Last week I had a bad and sad experience.
I do a descaling process on a well recognized brand heat exchanger.
I use a descaling fuid supplyed by other well reputation brand.
After it I got the heat exchanger pinch or holed inside.
It was a 7.5 TR f22 condensator.
What could be happen, why it broke???
I do not know if the water at the tower is well treated.
Could a foul or scale damage the stainless steel??
 

Pardal

RE: a bad experience descaling a brazed heat exchanger

Dear sir, When ever you use an acid descaler you have to be careful that you don't increase the acidity content too much because the acid will not only attack the calcium deposits but it will always attack any exposed metal that doesn't have scale on it, this is not an unusual result In addition you should keep the brew in constant motion in order the maintain a constant concentration around all parts.

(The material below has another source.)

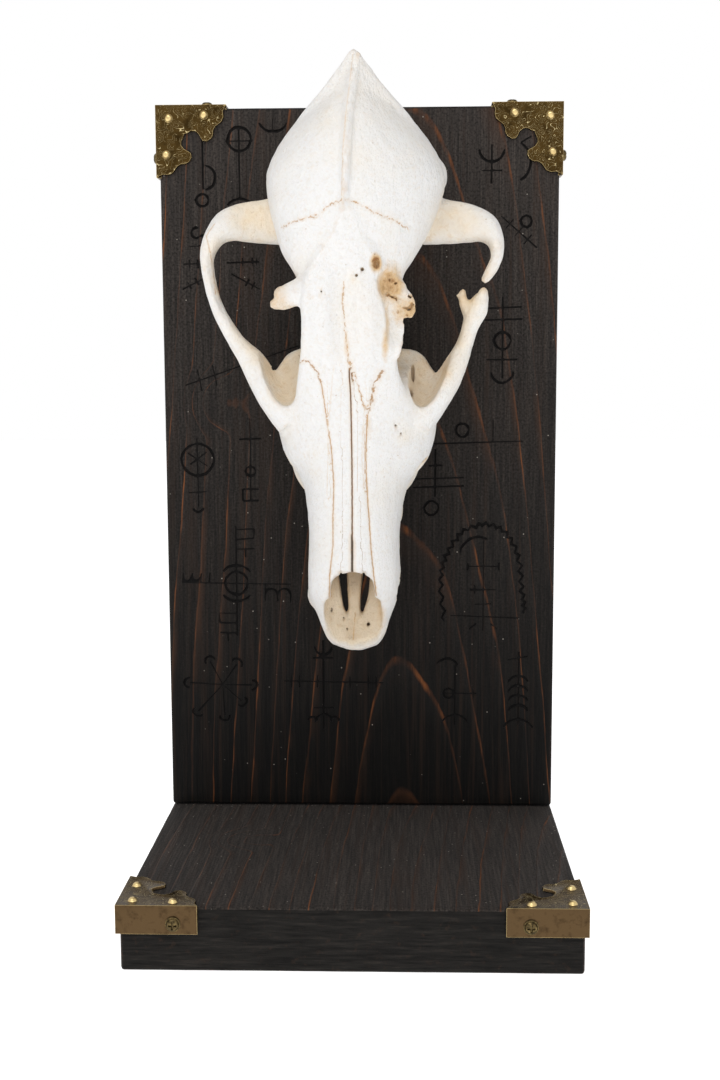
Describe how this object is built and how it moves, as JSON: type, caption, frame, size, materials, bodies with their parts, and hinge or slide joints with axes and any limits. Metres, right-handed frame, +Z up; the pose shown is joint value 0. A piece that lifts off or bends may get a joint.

RE: a bad experience descaling a brazed heat exchanger

I don't know what brand descaler you were using but if it is like most it contains hydrochloric acid. If this is the case then the cleaning solution is most likely what caused the heat exchanger to fail. For stainless steel heat exchangers never use anything other than sulfamic or phosphoric acid. I ahve succesfully cleaned numerous stainless steel heat exchangers with both of these types of acid with no problems whatsoever.

RE: a bad experience descaling a brazed heat exchanger

Oxalic acid is also recommended by most BPHE manufacturers.

Clydemule

RE: a bad experience descaling a brazed heat exchanger

Possibly, corrosion existed under the scale, and descaling merely exposed it.
A name brand descaler likely contains inhibitors to protect bare metal.
Only when making your own uninhibited acid descaler is it necessary to use ‘safer’ acids such as citric, oxalic or sulfamic acids.

I have used Rodine inhibitors from Henkel in hydrochloric acid to descale carbon and stainless steels w/o attack of the metal.  Of course, with a closed system with lots of flanges, one should avoid HCl since it is impossible to totally rinse crevices.

Check the corrosiveness of the water.
Please describe the type of corrosion.
Did the failure occur at a weld or at a stress concentration?